If a tuple is passed and returned this makes it possible from Python code to mangle the state. IMHO this should be avoided if possible.
Otherwise we'll end up having different interface signatures for all codecs and extending them to accomodate for future enhancement will become unfeasable without introducing yet another set of APIs.
We already have slightly different decoding functions: utf_16_ex_decode() takes additional arguments.
Right - it was a step in the wrong direction. Let's not use a different path for the future.
utf_16_ex_decode() serves a purpose: it help implement the UTF16 decoder, which has to switch to UTF-16-BE or UTF-16-LE according to the BOM, so utf_16_ex_decode() needs a way to comunicate that back to the caller.
Let's discuss this some more and implement it for Python 2.5. For Python 2.4, I think we can get away with what we already have:
[...]
OK, I've updated the patch.
[...] The buffer logic should only be used for streams that do not support the interface to push back already read bytes (e.g. .unread()).
From a design perspective, keeping read data inside the codec is the wrong thing to do, simply because it leaves the input stream in an undefined state in case of an error and there's no way to correlate the stream's read position to the location of the error.
With a pushback method on the stream, all the stream data will be stored on the stream, not the codec, so the above would no longer be a problem.
On the other hand this requires special stream. Data already read is part of the codec state, so why not put it into the codec?
Ideally, the codec should not store data,
I consider the remaining undecoded bytes to be part of the codec state once the have been read from the stream.
but only reference it. It's better to keep things well separated which is why I think we need the .unread() interface and eventually a queue interface to support the feeding operation.
However, we can always add the .unread() support to the stream codecs at a later stage, so it's probably ok to default to the buffer logic for Python 2.4.
OK.
That still leaves the issue of the last read operation, which I'm tempted to leave unresolved for Python 2.4. No matter what the solution is, it would likely require changes to all codecs, which is not good.
We could have a method on the codec which checks whether the codec buffer or the stream still has pending data left.
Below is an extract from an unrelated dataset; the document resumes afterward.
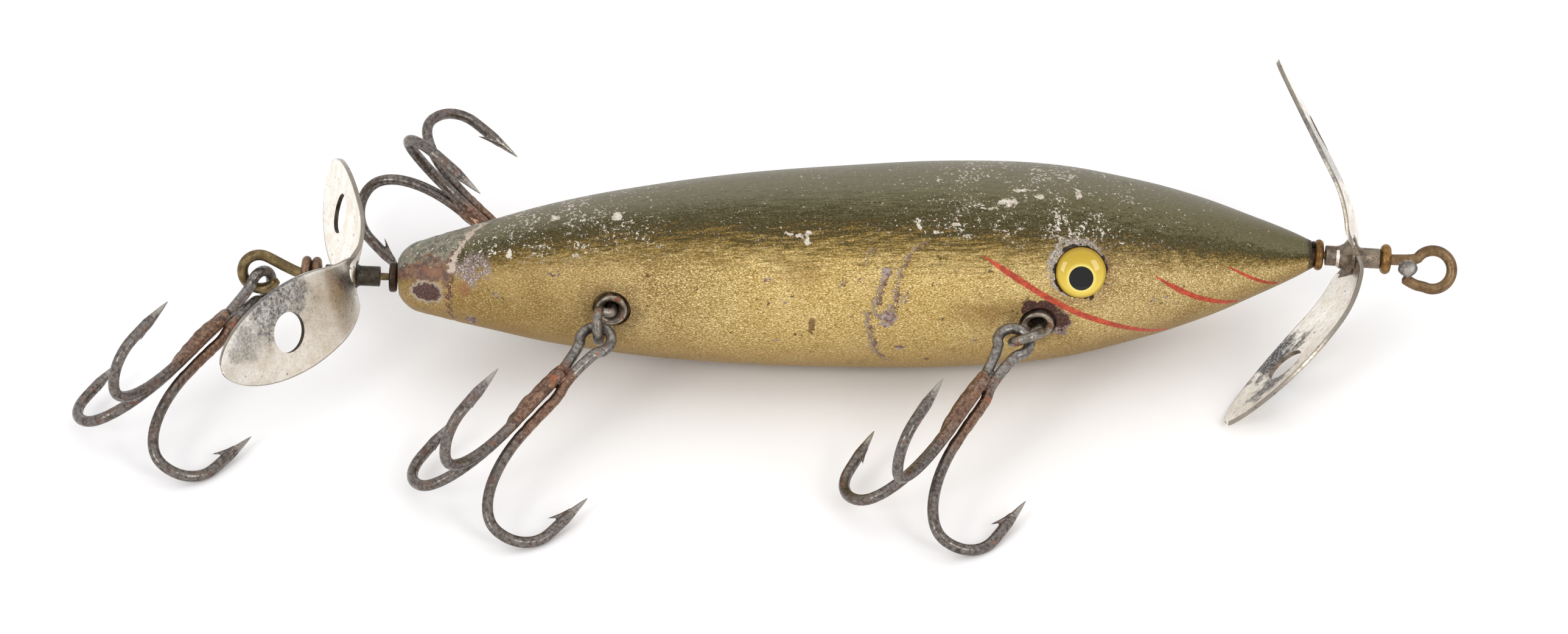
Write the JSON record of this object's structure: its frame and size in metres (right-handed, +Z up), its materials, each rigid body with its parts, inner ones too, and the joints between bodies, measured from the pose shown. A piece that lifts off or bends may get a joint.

Using this method is an application scope consideration, not a codec issue.
But this mean that the normal error handling can't be used for those trailing bytes.
Right, but then: missing data (which usually causes the trailing bytes) is really something for the application to deal with, e.g. by requesting more data from the user, another application or trying to work around the problem in some way. I don't think that the codec error handler can practically cover these possibilities.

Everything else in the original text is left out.